Count how many lines of the material contain the string "else", then give that number and nothing more.

- [GIVEN DATA]:
★ ★ ★ ★

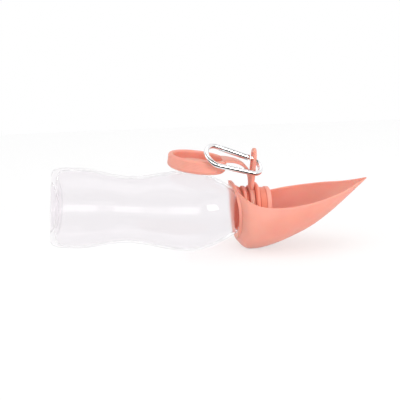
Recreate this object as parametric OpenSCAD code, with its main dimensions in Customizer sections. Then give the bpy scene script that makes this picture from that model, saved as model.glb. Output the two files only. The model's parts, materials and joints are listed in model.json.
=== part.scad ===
// Pet travel water bottle with a leaf-shaped silicone drinking bowl, lying as it is set down.
// Every sub-part is drawn along the bottle's own axis: +X from the base to the leaf's tip, +Z up.
// lay() then leans that axis down to the shoulder and the bowl, the two things that it lies on.

/* [Bottle] */

// Radius of the heel, which a cup holder grips, mm
heel_r = 37; // [34:0.5:40]
// Radius of the bulge at the shoulder, mm
bulge_r = 37.5; // [34:0.5:40]
// Radius of the waist between them, mm
waist_r = 31; // [28:0.5:34]
// Distance from the base to the waist, mm
waist_x = 70; // [60:1:80]
// Distance from the base to the bulge, mm
bulge_x = 126; // [110:1:140]
// Distance from the base to the root of the neck, mm
neck_x = 172; // [160:1:185]
// Thickness of the clear wall, mm
wall = 2.4; // [1.6:0.2:3.2]

/* [Neck and head] */

// Radius of the neck's thread at its crests, mm
thread_r = 17.9; // [15:0.1:19]
// Advance of the thread in one turn, mm
thread_pitch = 5; // [3:0.5:8]
// Outer radius of the head's skirt, on which the bowl and the tether sit, mm
skirt_r = 20.6; // [19:0.1:22]
// Radius of the head's flange, mm
flange_r = 28.3; // [26:0.1:30]
// Radius of the dial's front bead, mm
dial_r = 24.8; // [22:0.1:26]

/* [Bowl] */

// Thickness of the silicone bowl, mm
bowl_wall = 2.5; // [1.8:0.1:4]
// Half width of the bowl at its widest rim, mm
bowl_half_width = 37.6; // [30:0.2:42]
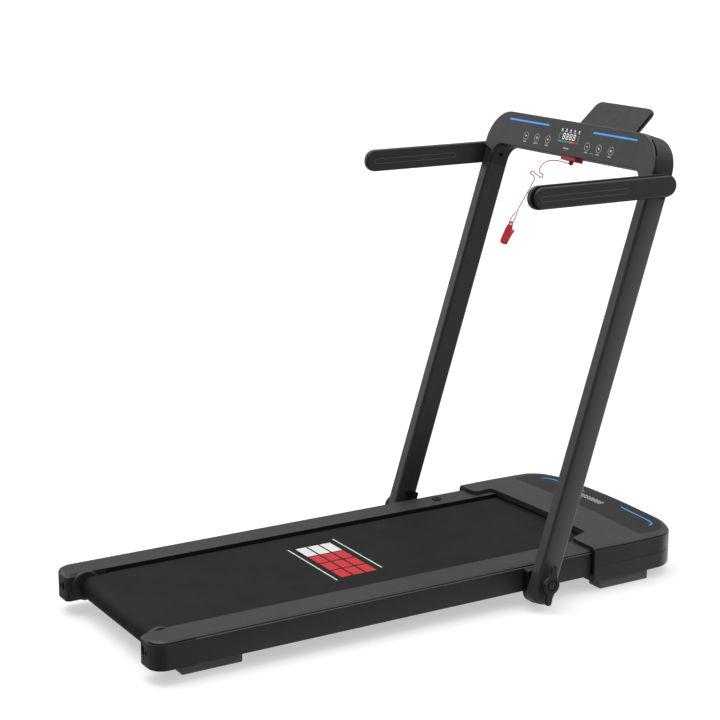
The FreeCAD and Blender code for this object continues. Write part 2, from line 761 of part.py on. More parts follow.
def roller_pulley():
    """Large pulley with a sleeve that seats on the front roller's end."""
    wheel = pulley(FRONT_ROLLER_Y, ROLLER_Z, BIG_PULLEY, AXLE_RADIUS + RUNNING_GAP, 3.2)
    sleeve = ring_x(ROLLER_HALF, PULLEY_X0 + 1, FRONT_ROLLER_Y, ROLLER_Z, 22.0, 17.0)
    return wheel.fuse(sleeve)


def drive_belt():
    return belt_loop(
        PULLEY_X0 + 2.2, PULLEY_X1 - 2.2,
        FRONT_ROLLER_Y, ROLLER_Z, BIG_PULLEY + ROLLER_GAP,
        MOTOR_Y, MOTOR_Z, SMALL_PULLEY + ROLLER_GAP,
        DRIVE_BELT,
    )


WHEEL_X = 226.0
WHEEL_Y = 1352.0
WHEEL_Z = 22.0
WHEEL_RADIUS = 18.0


def wheel_pocket():
    """Closed pocket in the tray over one transport wheel."""
    return box(WHEEL_X - 13, WHEEL_X + 13, WHEEL_Y - 22, WHEEL_Y + 22, HOOD_BOTTOM - 1, 44.0)


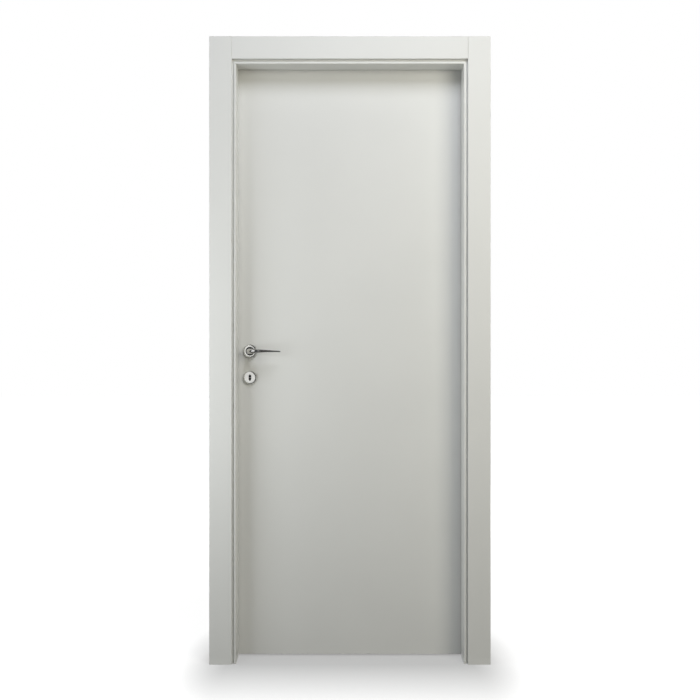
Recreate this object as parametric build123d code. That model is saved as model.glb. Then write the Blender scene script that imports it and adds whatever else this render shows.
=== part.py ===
"""Flush interior door set: a lipped hollow-core leaf in a wrap-round timber frame with flat casings.

The frame's legs share one section frame: u runs from the reveal face into the wall, v runs from mid
wall to the rear. The origin is at the foot of the hinge jamb's wall-side face, at mid wall, with +X
towards the wall beyond the hinges, +Y to the rear, where the leaf opens, and +Z up. Millimetres.
"""

from build123d import *
from math import cos, radians, sin
import os

# Clear passage between the reveal faces, and the wall that the frame wraps
passage_width = 760.0
passage_height = 2000.0
wall_thickness = 100.0

# Leaf: two skins on a timber rim, with a lip that laps the rear edge of the frame
leaf_thickness = 42.0
skin_thickness = 4.0
lip_thickness = 11.0
lip_overlap = 14.0
lip_edge_radius = 3.0
front_edge_radius = 1.0
stile_width = 40.0
bottom_rail_height = 60.0
lock_block_width = 55.0
lock_block_height = 320.0

# Gaps between the closed leaf and the frame
leaf_edge_gap = 7.0
leaf_face_gap = 5.0
lip_face_gap = 5.0
lip_side_gap = 9.0
floor_gap = 6.0

# Jamb section
rebate_width = 17.0
nose_width = 7.0
nose_height = 5.0
nose_radius = 2.5
stop_corner_radius = 1.0
slot_wall = 3.75

# Casings: flat boards, each with a tongue that slides into a slot in the jamb
casing_thickness = 11.0
front_casing_width = 75.0
rear_casing_width = 70.0
side_groove_width = 6.0
head_groove_width = 8.0
casing_edge_radius = 1.5
tongue_thickness = 5.0
tongue_length = 22.0
tongue_clearance = 0.25
slot_bottom_gap = 6.0
casing_joint_gap = 0.3
relief_margin = 12.0
relief_depth = 1.5

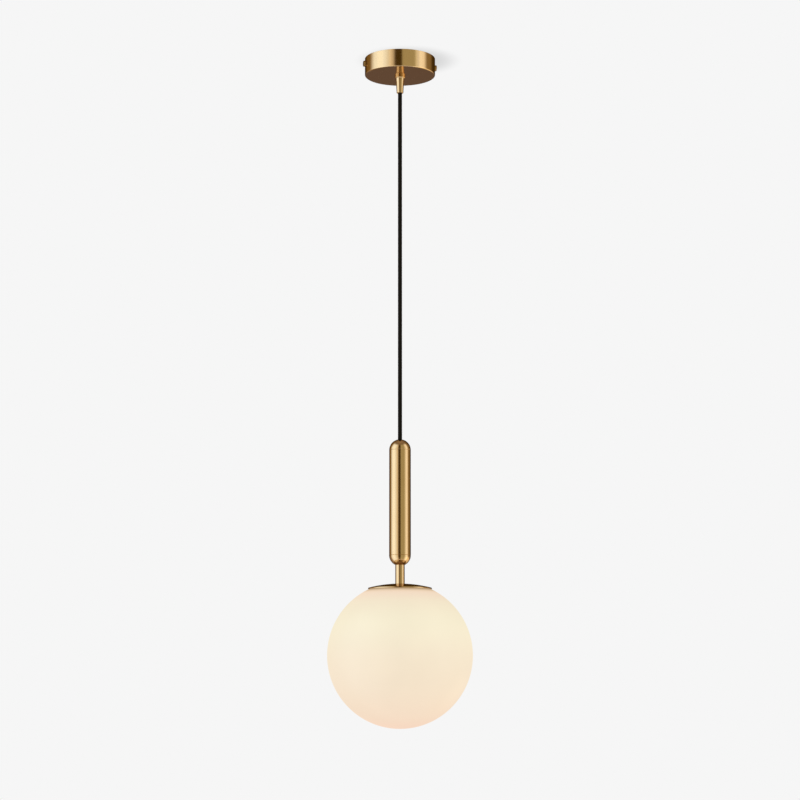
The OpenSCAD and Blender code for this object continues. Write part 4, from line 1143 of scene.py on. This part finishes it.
def makeRoom():
    world = bpy.data.worlds.new("room")
    scene.world = world
    tree = openNodes(world)
    direction = addNode(tree, "ShaderNodeTexCoord").outputs["Generated"]
    ahead, aside = [addNode(tree, "ShaderNodeVectorMath", {0: direction, 1: (*toward, 0.0)},
                            operation="DOT_PRODUCT") for toward in (toEye, toRight)]
    angle = addNode(tree, "ShaderNodeMath", {0: aside, 1: ahead}, operation="ARCTAN2")
    up = addNode(tree, "ShaderNodeSeparateXYZ", {0: direction}).outputs["Z"]
    rising = addNode(tree, "ShaderNodeMapRange", {
        "Value": up, "From Min": room["groundTop"], "From Max": room["darkFrom"]})
    low = addNode(tree, "ShaderNodeMix", {
        "Factor": rising, "A": room["ground"], "B": room["dark"]}, data_type="RGBA")
    topping = addNode(tree, "ShaderNodeMapRange", {
        "Value": up, "From Min": room["darkTo"], "From Max": room["ceilingFrom"]})
    total = addNode(tree, "ShaderNodeMix", {
        "Factor": topping, "A": low, "B": room["ceiling"]}, data_type="RGBA")
    for middle, half, edge, bottom, top, light in panels.values():
        off = addNode(tree, "ShaderNodeMath", {0: angle, 1: math.radians(middle)},
                      operation="SUBTRACT")
        wrapped = addNode(tree, "ShaderNodeMath", {0: off, 1: math.pi, 2: -math.pi},
                          operation="WRAP")
        away = addNode(tree, "ShaderNodeMath", {0: wrapped}, operation="ABSOLUTE")
        # The panel's two sides, its foot and its head, each feathered
        sides, foot, head = [addNode(tree, "ShaderNodeMapRange", {
            "Value": value, "From Min": outer, "From Max": inner},
            interpolation_type="SMOOTHSTEP") for value, outer, inner in (
                (away, math.radians(half + edge), math.radians(half)),
                (up, bottom, bottom + room["feather"]), (up, top, top - room["feather"]))]
        tall = addNode(tree, "ShaderNodeMath", {0: foot, 1: head}, operation="MULTIPLY")
        seen = addNode(tree, "ShaderNodeMath", {0: sides, 1: tall}, operation="MULTIPLY")
        lit = addNode(tree, "ShaderNodeVectorMath", {0: light, "Scale": seen},
                      operation="SCALE")
        total = addNode(tree, "ShaderNodeVectorMath", {0: total, 1: lit}, operation="ADD")
    studio = addNode(tree, "ShaderNodeBackground", {"Color": total})
    pale = addNode(tree, "ShaderNodeBackground", {"Color": linear(room["backdrop"])})
    straight = addNode(tree, "ShaderNodeLightPath").outputs["Is Camera Ray"]
    mixed = addNode(tree, "ShaderNodeMixShader", {0: straight, 1: studio, 2: pale})
    addNode(tree, "ShaderNodeOutputWorld", {"Surface": mixed})


# The cores of the two bright panels are lamps as well, in metres and degrees. Radiance is what a
# mirror would show of one
softboxes = {"height": 3.0, "middle": -0.3, "distance": 2.2, "radiance": 0.15,
             "keyLeft": {"angle": -68, "width": 0.9, "colour": (0.85, 0.86, 0.67)},
             "stripRight": {"angle": 71, "width": 0.35, "colour": (1.00, 0.91, 0.67)}}


def addSoftbox(name):
    box = softboxes[name]
    lamp = addObject(name, bpy.data.lights.new(name, "AREA"))
    lamp.data.shape = "RECTANGLE"
    lamp.data.size = box["width"]
    lamp.data.size_y = softboxes["height"]
    lamp.data.color = box["colour"]
    lamp.data.energy = softboxes["radiance"] * math.pi * box["width"] * softboxes["height"]
    toward = -math.pi / 2 - swing + math.radians(box["angle"])
    lamp.location = (softboxes["distance"] * math.cos(toward),
                     softboxes["distance"] * math.sin(toward), softboxes["middle"])
    lamp.rotation_euler = (math.pi / 2, 0, toward + math.pi / 2)
    lamp.visible_camera = False


def addSquare(name, side, material, faceUp):
    # A square of the stage, whose face shows from above or from below
    mesh = bpy.data.meshes.new(name)
    mesh.from_pydata([(-side, -side, 0), (side, -side, 0), (side, side, 0), (-side, side, 0)],
                     [], [(0, 1, 2, 3) if faceUp else (3, 2, 1, 0)])
    mesh.materials.append(material)
    return addObject(name, mesh)


def fadeOut(tree, coords, start, end):
    # 0 at the start radius, 1 at the end radius
    radius = addNode(tree, "ShaderNodeVectorMath", {0: coords}, operation="LENGTH")
    return addNode(tree, "ShaderNodeMapRange", {
        "Value": radius, "From Min": start, "From Max": end}, interpolation_type="SMOOTHSTEP")


def makeShade():
    # Painted shadow: the cup shades the ceiling round it, most at its right and behind. Only the
    # film of shade is drawn, and only seen from below
    shade = {"reach": 0.080, "full": 0.040, "right": 0.012, "behind": 0.010, "lift": 0.0004,
             "strength": 0.32, "deepest": (0.25, 0.25, 0.25, 1)}
    material, tree, coords = openMaterial("ceilingShade")
    fade = fadeOut(tree, coords, shade["reach"], shade["full"])
    depth = addNode(tree, "ShaderNodeMath", {0: fade, 1: shade["strength"]},
                    operation="MULTIPLY")
    back = addNode(tree, "ShaderNodeNewGeometry").outputs["Backfacing"]
    front = addNode(tree, "ShaderNodeMath", {0: 1.0, 1: back}, operation="SUBTRACT")
    paintedShadeAmount = addNode(tree, "ShaderNodeMath", {0: depth, 1: front}, operation="MULTIPLY")
    tone = addNode(tree, "ShaderNodeMix", {
        "Factor": paintedShadeAmount, "A": (1, 1, 1, 1), "B": shade["deepest"]}, data_type="RGBA")
    clear = addNode(tree, "ShaderNodeBsdfTransparent", {"Color": tone})
    addNode(tree, "ShaderNodeOutputMaterial", {"Surface": clear})
    film = addSquare("ceilingShade", shade["reach"], material, faceUp=False)
    film.location = (
        *[shade["right"] * toRight[i] - shade["behind"] * toEye[i] for i in (0, 1)],
        shade["lift"])
    film.visible_shadow = False
    film.visible_glossy = False
    film.visible_diffuse = False


def makeFloor():
    # Pale floor far below, which fades out towards its rim
    floor = {"height": -3.3, "reach": 2.6, "fadeFrom": 0.35, "fadeTo": 0.98, "paint": "#F0F0EE",
             "glow": 0.46}
    material, tree, coords = openMaterial("paleFloor")
    fade = fadeOut(tree, coords, floor["reach"] * floor["fadeFrom"],
                   floor["reach"] * floor["fadeTo"])
    paint = addNode(tree, "ShaderNodeBsdfDiffuse", {"Color": linear(floor["paint"])})
    glow = addNode(tree, "ShaderNodeEmission", {
        "Color": linear(floor["paint"]), "Strength": floor["glow"]})
    lit = addNode(tree, "ShaderNodeAddShader", {0: paint, 1: glow})  # as if by the room's lamps
    clear = addNode(tree, "ShaderNodeBsdfTransparent")
    mixed = addNode(tree, "ShaderNodeMixShader", {0: fade, 1: lit, 2: clear})
    addNode(tree, "ShaderNodeOutputMaterial", {"Surface": mixed})
    ground = addSquare("floor", floor["reach"], material, faceUp=True)
    ground.location = (0, 0, floor["height"])


makeRoom()
for name in ("keyLeft", "stripRight"):
    addSoftbox(name)
makeShade()
makeFloor()
print("stage set")

scene.view_settings.view_transform = "Standard"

★ ★ ★ ★

- [SOLUTION TO THE PROBLEM]:
2